### Your objective
Only the lines from the start of the data through the one containing "piece by piece." belong in your answer; return them exactly.
[start]
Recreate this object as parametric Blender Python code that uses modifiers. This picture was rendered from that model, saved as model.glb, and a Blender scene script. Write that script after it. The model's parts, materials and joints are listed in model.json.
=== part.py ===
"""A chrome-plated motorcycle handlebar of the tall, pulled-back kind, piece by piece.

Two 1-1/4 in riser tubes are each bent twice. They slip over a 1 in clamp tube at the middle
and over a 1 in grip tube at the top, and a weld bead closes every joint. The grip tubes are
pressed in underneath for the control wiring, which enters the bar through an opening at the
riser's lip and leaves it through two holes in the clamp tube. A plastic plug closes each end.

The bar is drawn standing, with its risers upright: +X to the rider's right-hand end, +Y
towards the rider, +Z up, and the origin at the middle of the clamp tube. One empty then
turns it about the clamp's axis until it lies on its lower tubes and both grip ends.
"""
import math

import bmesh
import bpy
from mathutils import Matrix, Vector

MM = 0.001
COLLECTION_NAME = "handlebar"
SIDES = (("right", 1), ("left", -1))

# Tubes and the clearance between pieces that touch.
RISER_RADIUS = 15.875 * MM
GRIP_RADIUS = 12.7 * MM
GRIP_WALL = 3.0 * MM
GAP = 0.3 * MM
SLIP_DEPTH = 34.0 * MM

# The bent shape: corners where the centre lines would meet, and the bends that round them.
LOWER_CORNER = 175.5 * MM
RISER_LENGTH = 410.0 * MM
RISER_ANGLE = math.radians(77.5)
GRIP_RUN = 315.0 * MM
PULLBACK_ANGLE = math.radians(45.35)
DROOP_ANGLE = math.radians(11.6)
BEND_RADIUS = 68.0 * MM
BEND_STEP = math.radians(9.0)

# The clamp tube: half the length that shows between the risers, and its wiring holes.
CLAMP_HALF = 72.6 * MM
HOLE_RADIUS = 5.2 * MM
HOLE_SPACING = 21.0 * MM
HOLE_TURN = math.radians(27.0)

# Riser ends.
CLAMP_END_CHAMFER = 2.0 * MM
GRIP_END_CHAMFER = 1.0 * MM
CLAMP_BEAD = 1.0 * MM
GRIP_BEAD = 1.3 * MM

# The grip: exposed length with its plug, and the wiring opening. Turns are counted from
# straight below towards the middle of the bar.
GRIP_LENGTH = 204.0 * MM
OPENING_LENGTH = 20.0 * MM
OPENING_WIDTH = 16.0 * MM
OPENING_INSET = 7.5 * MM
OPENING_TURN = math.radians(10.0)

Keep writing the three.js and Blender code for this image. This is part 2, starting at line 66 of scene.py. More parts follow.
[end]
### Answer to this task
Recreate this object as parametric Blender Python code that uses modifiers. This picture was rendered from that model, saved as model.glb, and a Blender scene script. Write that script after it. The model's parts, materials and joints are listed in model.json.
=== part.py ===
"""A chrome-plated motorcycle handlebar of the tall, pulled-back kind, piece by piece.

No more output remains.